The walk will begin at 8:30 a.m. at the Laura Secord Homestead in Queenston. People can walk a portion of the trail or the entire 32 kilometres. Shuttle buses will be available for those who don’t plan to walk the entire route.
Prior registration is required for all participants. Donations and sponsorships are encouraged and tax receipts will be issued.
The walk will take place along the Laura Secord Legacy Trail, established by the Friends of Laura Secord in 2013.
The trail was formally connected to the Trans Canada Trail in 2013, which is rebranding as The Great Trail, says McCormick.
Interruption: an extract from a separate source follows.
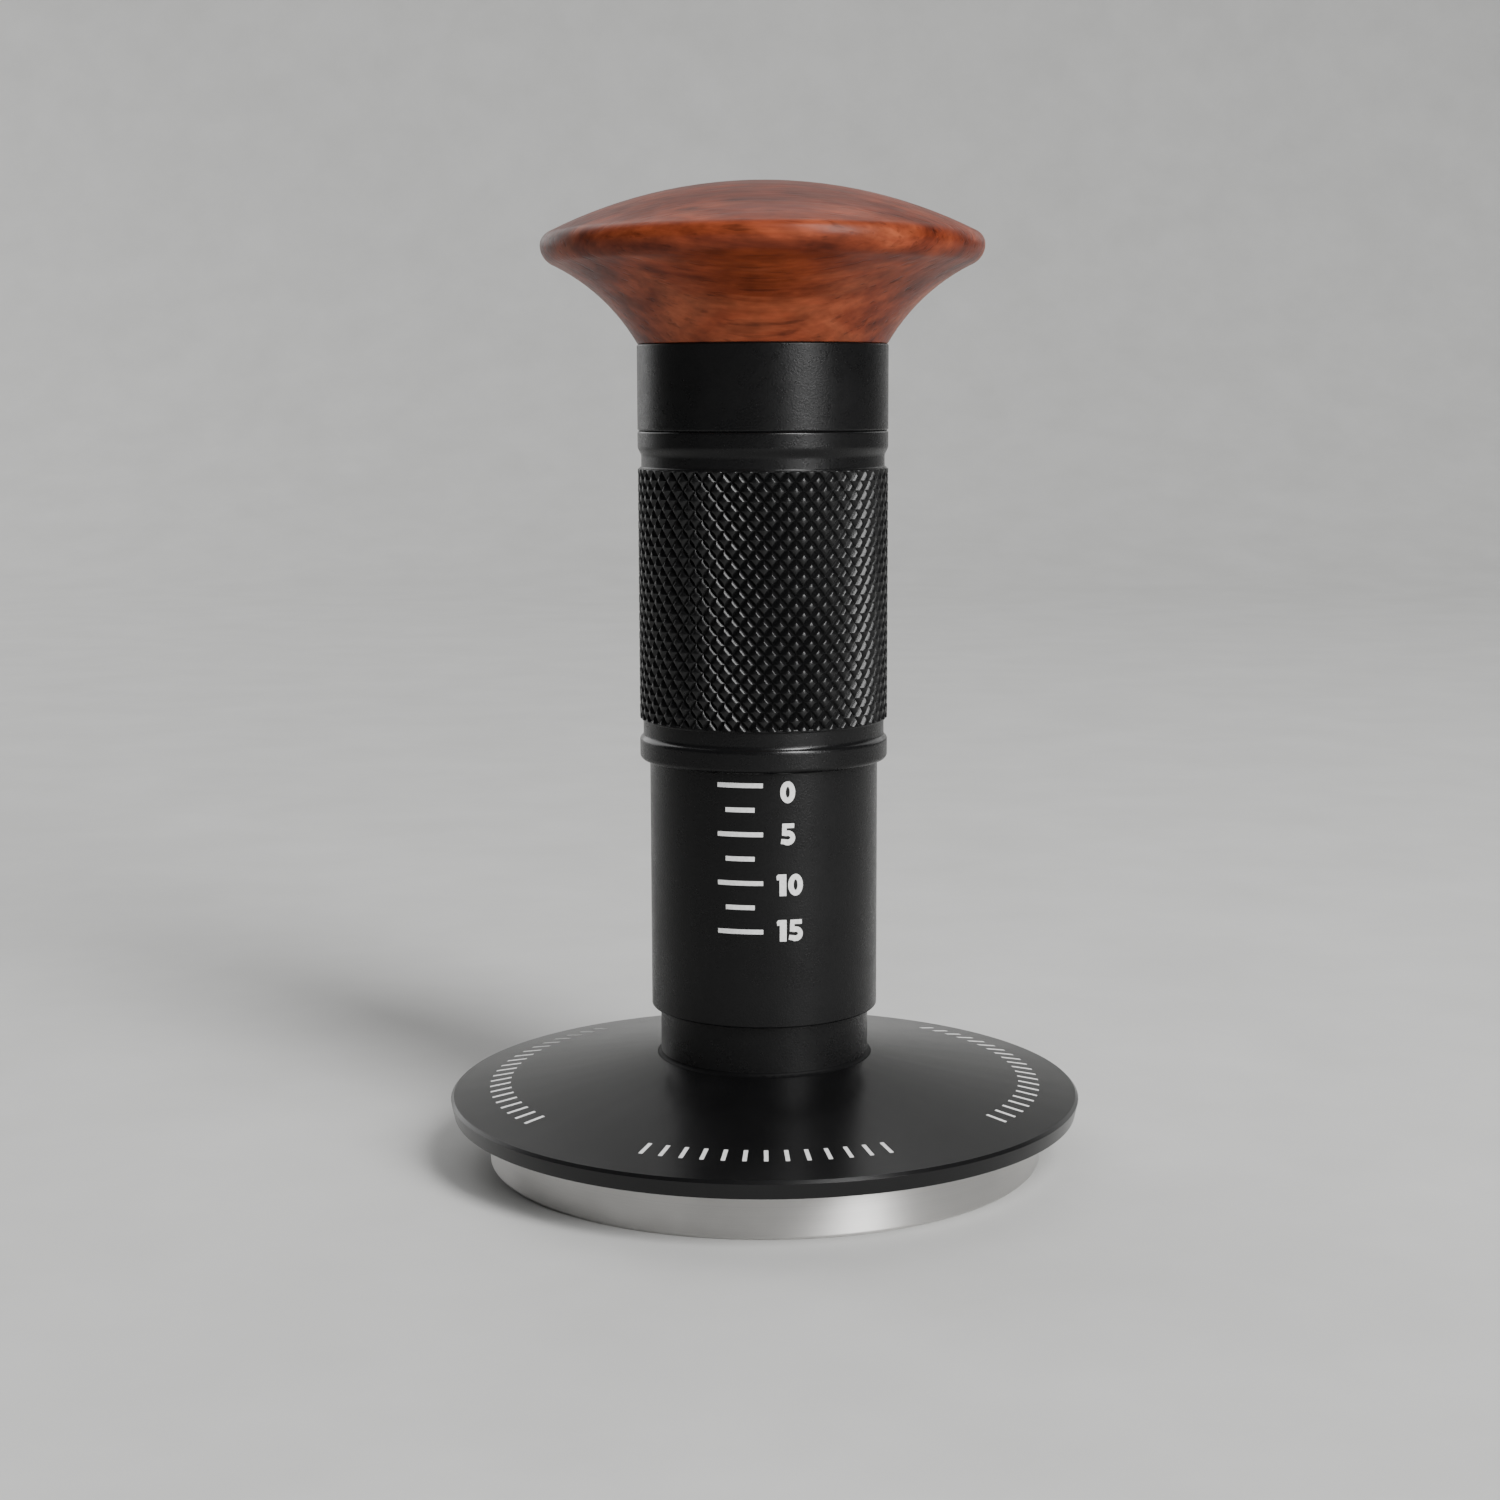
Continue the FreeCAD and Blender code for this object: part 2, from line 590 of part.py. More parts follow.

Valerie Pringle, chair of the TCT Foundation Board, and also honourary chair of the Friends of Laura Secord, will symbolically nail up the first co-branded sign along the Legacy Trail on June 22.
The Laura Secord Legacy Trail terminates at the DeCew House in Thorold.
This site is also the location of the First Nations Peace Monument, created by the Friends of Laura Secord in 2017 in honour and acknowledgement of First Nations history and heritage.
Monument interpretation will be provided by Tim Johnson from 3 to 5 p.m. the day of the walk.
On June 23, Orchestra Breva’s Eroica – A Tribute to Laura Ingersoll Secord, will be performed as one of the Niagara Parks Commission’s Summer Concert Series.
“How wonderful that Laura Secord continues to inspire,” says McCormick, who is helping to promote the concert through the Friends of Laura Secord.
Melanie Paul Tanovich, the director and conductor of the orchestra, is also an incredible singer, she says.
“Jim Hill (manager of heritage for the NPC) will be leading a mini 0.32-km tour from the Laura Secord Homestead up to the concert,” says McCormick.
It starts at 2 p.m. Sunday, June 23 in the Queenston Heights bandshell — admission is free, bring folding chairs or blankets.